Шрифт:
Интервал:
Закладка:
Поскольку Франция оставалась основной противостоящей силой, Штадион стремился решить германский вопрос как можно быстрее, чтобы исключить французское влияние на это решение. Тем не менее он не пренебрегал и опасностью с востока. Защита Рейна была первоочередной целью его планов потому, что он не меньше Меттерниха опасался франко-русского союза. Это тревожило его больше всего, и потому он считал, что сильная Франция только усугубит беду. Вместо того чтобы заигрывать с Бонапартом, пусть даже его и можно было бы склонить к принятию условий союзников при сохранении на троне, пусть даже его и можно было бы сделать союзником Австрии и отвадить от попыток вовлечь промежуточные германские государства в Рейнский союз, Штадион предпочитал полную определенность, которая гарантировала бы устранение хотя бы одной угрозы. В этом, и только в этом случае Австрия могла бы, опираясь на Германию и союз с Англией и Пруссией, противостоять в полной мере России, будь она на Балканах, в Польше или самой Германии.
Общая концепция Штадиона относительно австрийских проблем не отличалась существенно от взглядов Меттерниха. Оба выступали за создание в Центральной Европе системы коллективной безопасности. Оба придавали первостепенное значение союзническим отношениям с Англией и Пруссией. Поскольку зимой 1813/ 14 года это были самые важные задачи Австрии, понятно, что Меттерних отводил Штадиону второе после себя место в политическом торге. Они расходились не столько в реконструкции ситуации, сколько в оценке последствий ее развития. Внешне большим реалистом казался Штадион: он не доверял Наполеону и стремился раз и навсегда покончить с угрозой со стороны Франции, он выступал за жесткую политику в отношении промежуточных германских государств и не возражал против превращения Северной Германии в сферу влияния Пруссии.
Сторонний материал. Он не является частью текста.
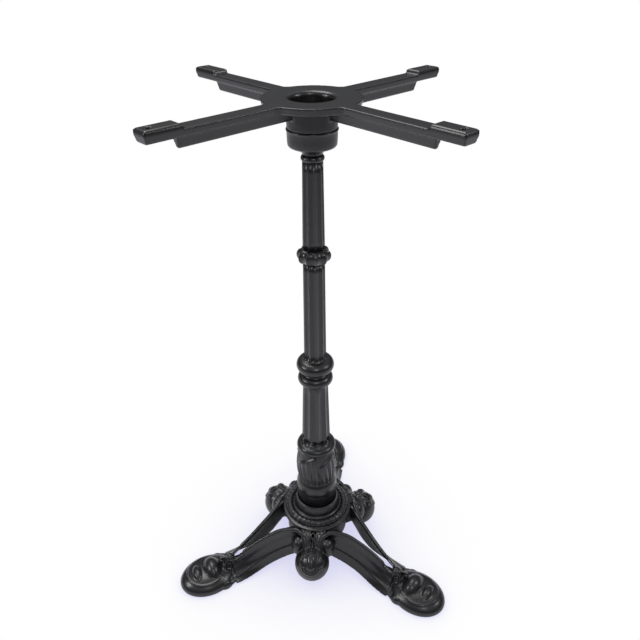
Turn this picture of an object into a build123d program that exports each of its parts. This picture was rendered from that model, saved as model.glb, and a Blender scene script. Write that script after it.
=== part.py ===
from build123d import *
from math import cos, pi, radians, sin
import os

# Three leg cast iron table base, upright on the floor, millimetres.
# Origin: on the column's axis, at floor level.

# Driving sizes of the whole
height = 720.0            # floor to the tops of the four pads
leg_count = 3
arm_count = 4
flute_count = 10
arm_turn = 45.0           # first arm, degrees from +X
base_turn = -3.8          # the clamped base sits a little off square to the arms
flute_turn = -4.75        # one arris of the column, degrees from +X

# Tie rod and its fasteners
rod_d = 10.0
rod_gap = 0.5             # radial gap round the rod in the castings
nut_flats = 16.0
nut_height = 8.0
washer_d = 21.0
washer_thick = 2.0
rod_stand = 3.0           # rod past each nut

# Top spider
screw_circle_r = 197.0    # table screw holes, from the axis
screw_hole_d = 7.5
screw_end = 10.0          # screw hole to the arm's end
arm_width = 21.0
arm_thick = 8.0
arm_draft = 13.0
pad_length = 41.0
pad_rise = 4.6
pad_edge = 1.2
rib_width = 9.5
rib_depth = 12.0
rib_short = 35.0          # rib ends this far before the arm's end
ring_r = 55.8
ring_bore_r = 24.5
ring_lip = 4.6            # rounding of the hub hole's rim
ring_corner = 7.0
boss_r = 28.4
boss_drop = 33.0          # arm top to the joint with the column
boss_floor = 8.0
spigot_depth = 6.0
spigot_wall = 5.0
seat_gap = 0.3            # radial gap of the two spigots

# Column, from the top down
cup_r = 28.6
cup_lip_r = 29.4
cup_lip_high = 2.0
cup_high = 19.5
cup_wall = 4.6
neck_r = 11.6
neck_high = 10.0
top_ring_r = 13.8
top_ring_high = 8.0
shaft_top_r = 12.3
shaft_bead_r = 13.9       # shaft beside the flute bead
shaft_knot_r = 15.2       # shaft above the double knot
shaft_low_r = 17.6        # shaft under the double knot
shaft_foot_r = 21.0       # shaft at the leaf bulb
flute_depth = 0.13        # depth of a flute, share of the radius there
bead_z = 527.0
bead_r = 21.8
bead_half = 9.0
knot_z = 361.0
knot_r = 25.9
knot_half = 10.0
knot_low_drop = 22.5      # upper knot to lower knot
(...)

Программа Штадиона была простой и прямолинейной, частью из-за того, что она отражала характер самого Штадиона как человека, частью оттого, что его положение позволяло ему некоторые вольности, невозможные для политика, наделенного всей полнотой ответственности. Его реализм не отличался, по существу, от реализма Феликса Шварценберга, Шлиффена или Клемансо: он был дерзким, прямолинейным, решительным и, в силу этих же свойств, лишенным гибкости. Такой реализм был чреват рисками, настолько опасными, что его следует считать скорее неосознанным, чем расчетливым.
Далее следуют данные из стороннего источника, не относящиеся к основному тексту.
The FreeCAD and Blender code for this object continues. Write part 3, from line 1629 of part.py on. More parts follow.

Этот так называемый «реализм» иногда приносил успех, но в целом он оставался фатальным заблуждением, поскольку был примитивней и прямолинейней, чем сама действительность. «Люди этого сорта, – говорил через несколько лет о Штадионе Меттерних, – всегда склонны впадать в крайности. Для них не существует полутонов, но, так как полутона все-таки существуют, эти люди при столкновении с необычной ситуацией вместо того, чтобы подумать, действуют наугад». Штадион сознавал необходимость сближения с Пруссией и предлагал проекты значительного расширения ее территории, однако он исключал из них важный элемент, необходимый для успеха, – Саксонию. Рассматривая германскую проблему в целом, Штадион не сомневался, что ее сущность заключается в умиротворении промежуточных германских государств. Но когда он доказывал необходимость проведения в отношении этих государств жесткой политики, а также предлагал шантажировать царя сепаратным миром Австрии в случае необходимости, чтобы тот пожертвовал своими германскими родственниками, то было трудно понять, каким образом он все же рассчитывал сокрушить Францию. Способ решения германской проблемы Штадионом вызывал много вопросов. И наоборот, политика примирения и сотрудничества с промежуточными германскими государствами, проводимая Меттернихом, хотя и встречала трудности, все же оставалась последовательной, и по состоянию дел на декабрь она в наименьшей степени зависела от непредсказуемых решений Наполеона или Александра. Реализм Меттерниха не зависел от конкретных обязательств, оставлял все пути открытыми на возможно длительную перспективу, и в этом он напоминал реализм Бисмарка и Наполеона. Меттерних был не менее реалистичен, когда уклонялся от эффектных ходов на европейской шахматной доске. Победы достигаются и путем продвижения в выигрышную позицию в эндшпиле пешек.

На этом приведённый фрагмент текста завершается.